* **Available data**
%%

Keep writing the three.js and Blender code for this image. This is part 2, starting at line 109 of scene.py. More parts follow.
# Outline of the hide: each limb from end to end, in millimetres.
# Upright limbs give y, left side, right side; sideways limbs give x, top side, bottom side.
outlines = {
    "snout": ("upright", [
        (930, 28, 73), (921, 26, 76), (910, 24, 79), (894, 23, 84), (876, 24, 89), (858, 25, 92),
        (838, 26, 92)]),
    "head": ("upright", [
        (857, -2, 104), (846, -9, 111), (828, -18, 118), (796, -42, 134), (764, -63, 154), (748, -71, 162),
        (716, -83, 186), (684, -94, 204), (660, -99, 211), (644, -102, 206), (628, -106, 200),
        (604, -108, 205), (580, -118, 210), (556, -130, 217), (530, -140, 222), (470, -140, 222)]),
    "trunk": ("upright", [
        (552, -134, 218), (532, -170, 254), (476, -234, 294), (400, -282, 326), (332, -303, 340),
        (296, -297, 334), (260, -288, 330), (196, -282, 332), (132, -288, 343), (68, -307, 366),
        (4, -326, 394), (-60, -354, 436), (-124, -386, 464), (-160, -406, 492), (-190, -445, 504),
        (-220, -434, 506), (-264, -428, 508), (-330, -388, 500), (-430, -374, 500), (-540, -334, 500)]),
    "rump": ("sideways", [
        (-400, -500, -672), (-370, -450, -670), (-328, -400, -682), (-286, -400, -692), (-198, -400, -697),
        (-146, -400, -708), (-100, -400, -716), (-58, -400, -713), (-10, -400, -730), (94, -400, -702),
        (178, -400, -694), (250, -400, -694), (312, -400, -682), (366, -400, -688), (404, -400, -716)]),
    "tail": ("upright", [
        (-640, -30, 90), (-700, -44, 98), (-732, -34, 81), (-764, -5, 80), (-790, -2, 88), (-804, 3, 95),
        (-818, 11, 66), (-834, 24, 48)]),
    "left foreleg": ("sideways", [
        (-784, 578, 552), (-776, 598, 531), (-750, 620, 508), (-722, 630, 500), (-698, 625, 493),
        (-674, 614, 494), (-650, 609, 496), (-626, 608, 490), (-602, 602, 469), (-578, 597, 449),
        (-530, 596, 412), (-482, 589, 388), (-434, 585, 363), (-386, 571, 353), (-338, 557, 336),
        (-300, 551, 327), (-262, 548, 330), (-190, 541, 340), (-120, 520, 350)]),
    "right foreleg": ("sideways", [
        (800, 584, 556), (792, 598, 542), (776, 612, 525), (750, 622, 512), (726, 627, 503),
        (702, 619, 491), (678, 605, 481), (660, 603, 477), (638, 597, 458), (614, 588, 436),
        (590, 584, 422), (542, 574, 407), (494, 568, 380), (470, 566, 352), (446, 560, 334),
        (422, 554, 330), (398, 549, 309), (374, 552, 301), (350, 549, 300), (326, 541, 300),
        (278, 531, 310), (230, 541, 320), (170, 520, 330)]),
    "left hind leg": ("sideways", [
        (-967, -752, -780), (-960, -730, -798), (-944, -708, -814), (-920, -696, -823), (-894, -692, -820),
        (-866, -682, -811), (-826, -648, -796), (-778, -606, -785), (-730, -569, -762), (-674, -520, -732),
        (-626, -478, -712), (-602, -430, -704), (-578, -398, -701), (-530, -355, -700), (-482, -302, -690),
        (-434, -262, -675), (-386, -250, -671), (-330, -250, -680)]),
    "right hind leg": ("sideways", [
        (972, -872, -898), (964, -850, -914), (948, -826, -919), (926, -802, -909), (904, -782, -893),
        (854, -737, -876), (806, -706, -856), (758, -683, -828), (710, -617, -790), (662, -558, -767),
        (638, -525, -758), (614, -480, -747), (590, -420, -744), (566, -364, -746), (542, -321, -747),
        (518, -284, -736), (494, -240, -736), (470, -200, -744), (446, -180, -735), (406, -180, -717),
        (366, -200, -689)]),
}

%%
%%

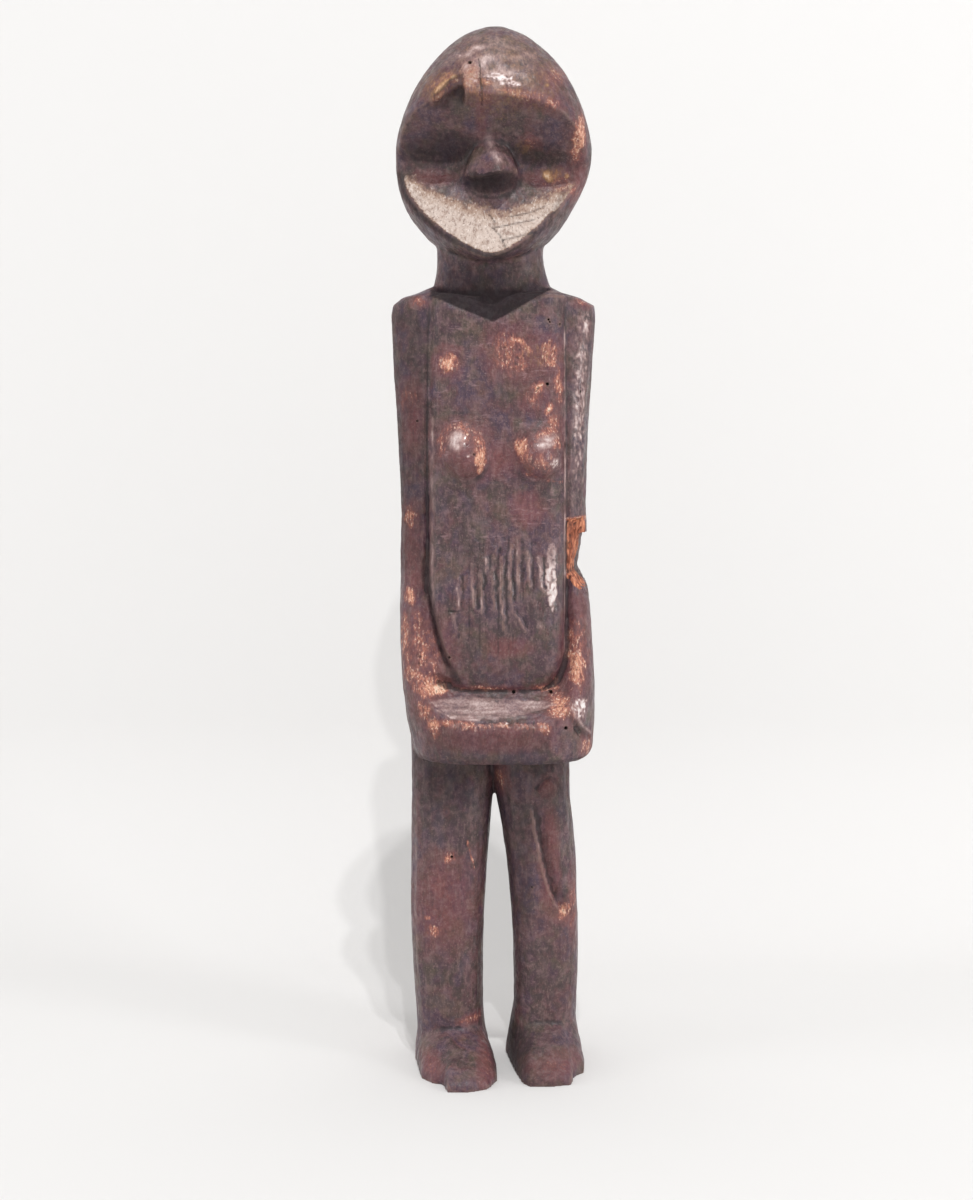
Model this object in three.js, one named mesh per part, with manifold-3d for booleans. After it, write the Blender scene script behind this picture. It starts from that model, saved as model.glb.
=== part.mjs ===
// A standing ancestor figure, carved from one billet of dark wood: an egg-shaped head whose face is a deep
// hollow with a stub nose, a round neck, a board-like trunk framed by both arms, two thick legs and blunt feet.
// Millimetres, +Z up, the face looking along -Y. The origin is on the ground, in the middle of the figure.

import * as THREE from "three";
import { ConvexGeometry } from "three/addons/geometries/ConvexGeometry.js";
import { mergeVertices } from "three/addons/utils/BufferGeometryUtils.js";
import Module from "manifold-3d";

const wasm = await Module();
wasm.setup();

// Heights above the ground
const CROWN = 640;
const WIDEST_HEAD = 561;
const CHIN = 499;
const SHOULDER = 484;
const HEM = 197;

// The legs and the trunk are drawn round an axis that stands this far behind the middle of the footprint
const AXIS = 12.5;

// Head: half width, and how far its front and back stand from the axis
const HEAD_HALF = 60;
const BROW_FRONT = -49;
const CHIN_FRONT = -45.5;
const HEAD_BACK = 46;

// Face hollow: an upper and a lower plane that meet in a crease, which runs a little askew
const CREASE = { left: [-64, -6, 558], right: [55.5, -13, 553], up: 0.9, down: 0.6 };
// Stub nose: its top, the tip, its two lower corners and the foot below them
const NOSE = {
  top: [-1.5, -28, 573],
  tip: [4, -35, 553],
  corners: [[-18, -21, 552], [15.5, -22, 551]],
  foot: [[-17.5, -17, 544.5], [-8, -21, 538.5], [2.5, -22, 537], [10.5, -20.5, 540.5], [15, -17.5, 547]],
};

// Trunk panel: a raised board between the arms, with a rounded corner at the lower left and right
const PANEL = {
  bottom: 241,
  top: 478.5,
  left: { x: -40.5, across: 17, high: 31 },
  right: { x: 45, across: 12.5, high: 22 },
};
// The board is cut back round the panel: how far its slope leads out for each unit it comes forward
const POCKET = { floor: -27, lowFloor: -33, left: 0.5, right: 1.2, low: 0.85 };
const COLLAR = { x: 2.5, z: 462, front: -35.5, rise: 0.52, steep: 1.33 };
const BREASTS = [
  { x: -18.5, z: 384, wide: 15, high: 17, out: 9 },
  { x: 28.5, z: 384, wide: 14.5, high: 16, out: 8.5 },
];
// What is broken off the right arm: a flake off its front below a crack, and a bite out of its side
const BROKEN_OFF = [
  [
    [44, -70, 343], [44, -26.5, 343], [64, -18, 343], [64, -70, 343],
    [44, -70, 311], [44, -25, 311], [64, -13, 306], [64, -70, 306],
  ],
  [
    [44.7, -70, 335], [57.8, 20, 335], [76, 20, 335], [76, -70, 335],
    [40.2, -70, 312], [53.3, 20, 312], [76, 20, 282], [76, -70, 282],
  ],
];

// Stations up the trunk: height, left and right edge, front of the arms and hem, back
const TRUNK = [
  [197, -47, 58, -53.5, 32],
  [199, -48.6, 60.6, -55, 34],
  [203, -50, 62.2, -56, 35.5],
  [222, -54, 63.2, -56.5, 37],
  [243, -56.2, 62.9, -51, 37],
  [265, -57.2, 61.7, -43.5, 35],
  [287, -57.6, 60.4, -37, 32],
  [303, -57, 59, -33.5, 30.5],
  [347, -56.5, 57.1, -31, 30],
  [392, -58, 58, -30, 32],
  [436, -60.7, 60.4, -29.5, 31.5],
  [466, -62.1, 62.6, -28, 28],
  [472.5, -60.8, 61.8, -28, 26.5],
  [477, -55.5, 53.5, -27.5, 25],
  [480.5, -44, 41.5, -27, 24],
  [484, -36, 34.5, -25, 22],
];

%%
%%

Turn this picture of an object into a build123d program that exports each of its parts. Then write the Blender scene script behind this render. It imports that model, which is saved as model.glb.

%%

* **Set problem**
Output nothing except the lines from the line with "Model this object" through the line with "of the figure.", copied exactly, end lines included.

* **Answer to the exercise**
Model this object in three.js, one named mesh per part, with manifold-3d for booleans. After it, write the Blender scene script behind this picture. It starts from that model, saved as model.glb.
=== part.mjs ===
// A standing ancestor figure, carved from one billet of dark wood: an egg-shaped head whose face is a deep
// hollow with a stub nose, a round neck, a board-like trunk framed by both arms, two thick legs and blunt feet.
// Millimetres, +Z up, the face looking along -Y. The origin is on the ground, in the middle of the figure.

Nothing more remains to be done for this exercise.